● Task objective: Read the records below and copy each line that contains "pose".

● Dataset entries:
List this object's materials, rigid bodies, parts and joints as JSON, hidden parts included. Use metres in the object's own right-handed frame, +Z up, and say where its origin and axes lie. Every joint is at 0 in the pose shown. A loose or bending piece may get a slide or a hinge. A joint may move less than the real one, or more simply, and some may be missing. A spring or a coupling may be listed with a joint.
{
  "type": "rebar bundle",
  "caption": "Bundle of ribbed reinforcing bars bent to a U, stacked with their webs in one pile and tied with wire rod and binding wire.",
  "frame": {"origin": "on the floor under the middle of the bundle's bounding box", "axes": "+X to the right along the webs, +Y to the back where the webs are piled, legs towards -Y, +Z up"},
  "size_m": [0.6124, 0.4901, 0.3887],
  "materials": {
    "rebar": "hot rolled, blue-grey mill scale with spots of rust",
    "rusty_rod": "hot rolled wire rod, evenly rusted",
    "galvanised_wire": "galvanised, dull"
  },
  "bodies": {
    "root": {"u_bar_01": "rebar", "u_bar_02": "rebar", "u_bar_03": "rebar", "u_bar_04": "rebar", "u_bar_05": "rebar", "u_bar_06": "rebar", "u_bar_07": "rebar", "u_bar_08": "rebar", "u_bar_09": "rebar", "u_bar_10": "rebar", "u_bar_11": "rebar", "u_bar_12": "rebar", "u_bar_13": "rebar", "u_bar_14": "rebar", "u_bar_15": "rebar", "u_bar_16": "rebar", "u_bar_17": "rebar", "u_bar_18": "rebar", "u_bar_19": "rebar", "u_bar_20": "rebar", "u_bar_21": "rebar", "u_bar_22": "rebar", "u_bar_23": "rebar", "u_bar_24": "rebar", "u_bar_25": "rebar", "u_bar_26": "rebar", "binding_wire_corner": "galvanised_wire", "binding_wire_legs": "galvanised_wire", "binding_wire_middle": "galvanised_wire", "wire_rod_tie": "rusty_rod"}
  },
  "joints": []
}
...
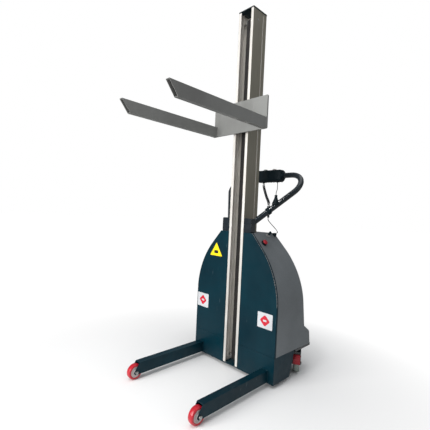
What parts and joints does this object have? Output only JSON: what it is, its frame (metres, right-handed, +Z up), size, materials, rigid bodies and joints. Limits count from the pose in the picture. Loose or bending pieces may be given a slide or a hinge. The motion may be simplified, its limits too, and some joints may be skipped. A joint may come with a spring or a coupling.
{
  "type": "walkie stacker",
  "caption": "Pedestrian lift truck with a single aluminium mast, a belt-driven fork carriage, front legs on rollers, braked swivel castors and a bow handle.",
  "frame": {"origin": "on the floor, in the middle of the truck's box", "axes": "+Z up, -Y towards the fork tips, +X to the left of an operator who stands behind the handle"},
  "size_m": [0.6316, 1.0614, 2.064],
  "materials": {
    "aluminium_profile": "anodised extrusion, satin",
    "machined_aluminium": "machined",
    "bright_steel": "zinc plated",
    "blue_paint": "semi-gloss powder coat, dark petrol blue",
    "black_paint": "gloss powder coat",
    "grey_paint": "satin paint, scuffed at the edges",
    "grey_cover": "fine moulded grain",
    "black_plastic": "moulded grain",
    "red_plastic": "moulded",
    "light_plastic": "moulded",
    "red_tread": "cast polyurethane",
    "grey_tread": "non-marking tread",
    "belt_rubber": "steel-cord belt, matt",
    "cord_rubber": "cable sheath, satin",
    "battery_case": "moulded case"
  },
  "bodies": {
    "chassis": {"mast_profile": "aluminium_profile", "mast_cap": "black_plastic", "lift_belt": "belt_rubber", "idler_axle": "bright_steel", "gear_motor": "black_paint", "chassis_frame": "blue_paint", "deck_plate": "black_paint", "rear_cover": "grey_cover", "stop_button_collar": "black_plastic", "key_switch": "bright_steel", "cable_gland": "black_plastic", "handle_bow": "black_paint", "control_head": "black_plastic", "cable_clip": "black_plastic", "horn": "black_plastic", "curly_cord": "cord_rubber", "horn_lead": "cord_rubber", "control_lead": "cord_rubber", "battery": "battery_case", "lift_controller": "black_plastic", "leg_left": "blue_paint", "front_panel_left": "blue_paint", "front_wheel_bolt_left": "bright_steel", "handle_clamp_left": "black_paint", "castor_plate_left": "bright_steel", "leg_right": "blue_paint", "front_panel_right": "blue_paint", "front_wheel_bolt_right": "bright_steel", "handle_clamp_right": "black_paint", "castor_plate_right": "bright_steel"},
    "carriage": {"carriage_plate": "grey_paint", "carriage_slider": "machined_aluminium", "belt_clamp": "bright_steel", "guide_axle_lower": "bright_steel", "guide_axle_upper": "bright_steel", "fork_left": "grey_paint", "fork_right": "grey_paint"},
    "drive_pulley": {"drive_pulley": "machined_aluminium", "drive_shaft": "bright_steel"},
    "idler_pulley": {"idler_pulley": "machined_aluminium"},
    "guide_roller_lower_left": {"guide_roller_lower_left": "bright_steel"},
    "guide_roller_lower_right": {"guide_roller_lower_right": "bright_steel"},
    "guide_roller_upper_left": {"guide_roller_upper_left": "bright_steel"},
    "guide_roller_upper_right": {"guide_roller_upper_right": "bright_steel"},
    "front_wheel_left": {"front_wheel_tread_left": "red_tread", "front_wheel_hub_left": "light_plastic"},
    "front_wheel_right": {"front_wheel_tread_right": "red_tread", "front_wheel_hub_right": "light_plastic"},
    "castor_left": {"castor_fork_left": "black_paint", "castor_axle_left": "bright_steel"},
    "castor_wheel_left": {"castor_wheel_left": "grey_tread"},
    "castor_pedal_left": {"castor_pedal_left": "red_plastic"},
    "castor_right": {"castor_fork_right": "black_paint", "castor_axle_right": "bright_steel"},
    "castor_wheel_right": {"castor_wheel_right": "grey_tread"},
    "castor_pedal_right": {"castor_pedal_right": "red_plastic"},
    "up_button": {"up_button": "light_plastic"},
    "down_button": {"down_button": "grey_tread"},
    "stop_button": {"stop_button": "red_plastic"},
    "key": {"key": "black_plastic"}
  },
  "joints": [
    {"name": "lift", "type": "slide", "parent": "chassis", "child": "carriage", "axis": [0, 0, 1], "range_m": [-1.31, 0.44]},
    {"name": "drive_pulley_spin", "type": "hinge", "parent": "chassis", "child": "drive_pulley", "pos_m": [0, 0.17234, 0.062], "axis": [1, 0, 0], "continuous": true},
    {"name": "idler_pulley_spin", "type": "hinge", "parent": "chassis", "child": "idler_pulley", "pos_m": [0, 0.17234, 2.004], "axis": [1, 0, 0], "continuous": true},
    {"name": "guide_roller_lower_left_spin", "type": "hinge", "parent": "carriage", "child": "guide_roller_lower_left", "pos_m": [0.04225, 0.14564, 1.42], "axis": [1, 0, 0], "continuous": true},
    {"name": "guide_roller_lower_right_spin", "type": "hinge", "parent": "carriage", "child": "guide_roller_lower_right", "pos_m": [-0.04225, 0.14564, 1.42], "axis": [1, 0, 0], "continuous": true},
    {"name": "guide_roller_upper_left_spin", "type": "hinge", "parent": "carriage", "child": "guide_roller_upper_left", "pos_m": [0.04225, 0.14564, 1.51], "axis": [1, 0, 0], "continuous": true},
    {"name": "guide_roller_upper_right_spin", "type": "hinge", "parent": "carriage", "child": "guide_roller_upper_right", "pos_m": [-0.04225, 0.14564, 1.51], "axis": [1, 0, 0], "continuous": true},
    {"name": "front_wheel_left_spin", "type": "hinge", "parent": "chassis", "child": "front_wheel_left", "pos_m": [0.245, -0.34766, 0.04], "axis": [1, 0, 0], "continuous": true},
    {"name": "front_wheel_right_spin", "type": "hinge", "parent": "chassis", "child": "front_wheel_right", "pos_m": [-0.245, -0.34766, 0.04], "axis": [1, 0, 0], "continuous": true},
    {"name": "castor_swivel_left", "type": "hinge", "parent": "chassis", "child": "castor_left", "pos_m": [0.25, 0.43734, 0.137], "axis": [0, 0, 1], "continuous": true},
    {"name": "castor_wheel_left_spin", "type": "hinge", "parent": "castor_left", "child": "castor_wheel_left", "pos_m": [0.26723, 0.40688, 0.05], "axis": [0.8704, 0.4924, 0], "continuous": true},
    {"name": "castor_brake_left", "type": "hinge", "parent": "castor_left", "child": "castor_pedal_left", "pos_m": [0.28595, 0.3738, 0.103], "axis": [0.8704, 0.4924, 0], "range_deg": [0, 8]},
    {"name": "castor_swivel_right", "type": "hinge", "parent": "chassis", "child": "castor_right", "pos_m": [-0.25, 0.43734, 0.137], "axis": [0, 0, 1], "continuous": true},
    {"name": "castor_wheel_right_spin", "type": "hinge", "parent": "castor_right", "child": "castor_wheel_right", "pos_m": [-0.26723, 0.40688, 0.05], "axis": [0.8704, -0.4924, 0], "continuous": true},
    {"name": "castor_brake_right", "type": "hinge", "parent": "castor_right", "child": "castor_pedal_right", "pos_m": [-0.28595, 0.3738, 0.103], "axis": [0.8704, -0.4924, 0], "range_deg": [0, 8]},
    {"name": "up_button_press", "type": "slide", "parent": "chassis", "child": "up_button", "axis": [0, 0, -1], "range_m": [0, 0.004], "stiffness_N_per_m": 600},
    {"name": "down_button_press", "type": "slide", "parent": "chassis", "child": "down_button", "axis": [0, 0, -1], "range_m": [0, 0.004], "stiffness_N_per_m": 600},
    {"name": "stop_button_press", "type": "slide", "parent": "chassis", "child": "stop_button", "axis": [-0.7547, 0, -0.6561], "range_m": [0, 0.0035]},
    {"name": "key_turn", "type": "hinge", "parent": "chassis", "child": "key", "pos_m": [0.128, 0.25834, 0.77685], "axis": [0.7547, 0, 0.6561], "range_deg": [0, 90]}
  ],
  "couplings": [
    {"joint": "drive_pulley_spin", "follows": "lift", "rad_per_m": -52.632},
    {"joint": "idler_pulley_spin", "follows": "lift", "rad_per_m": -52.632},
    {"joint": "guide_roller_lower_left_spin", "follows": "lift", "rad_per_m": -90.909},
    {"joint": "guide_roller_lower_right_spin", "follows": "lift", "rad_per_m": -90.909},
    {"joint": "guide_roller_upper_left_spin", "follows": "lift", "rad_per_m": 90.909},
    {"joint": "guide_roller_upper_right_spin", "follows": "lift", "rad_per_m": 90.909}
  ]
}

● Finished answer:
List this object's materials, rigid bodies, parts and joints as JSON, hidden parts included. Use metres in the object's own right-handed frame, +Z up, and say where its origin and axes lie. Every joint is at 0 in the pose shown. A loose or bending piece may get a slide or a hinge. A joint may move less than the real one, or more simply, and some may be missing. A spring or a coupling may be listed with a joint.
What parts and joints does this object have? Output only JSON: what it is, its frame (metres, right-handed, +Z up), size, materials, rigid bodies and joints. Limits count from the pose in the picture. Loose or bending pieces may be given a slide or a hinge. The motion may be simplified, its limits too, and some joints may be skipped. A joint may come with a spring or a coupling.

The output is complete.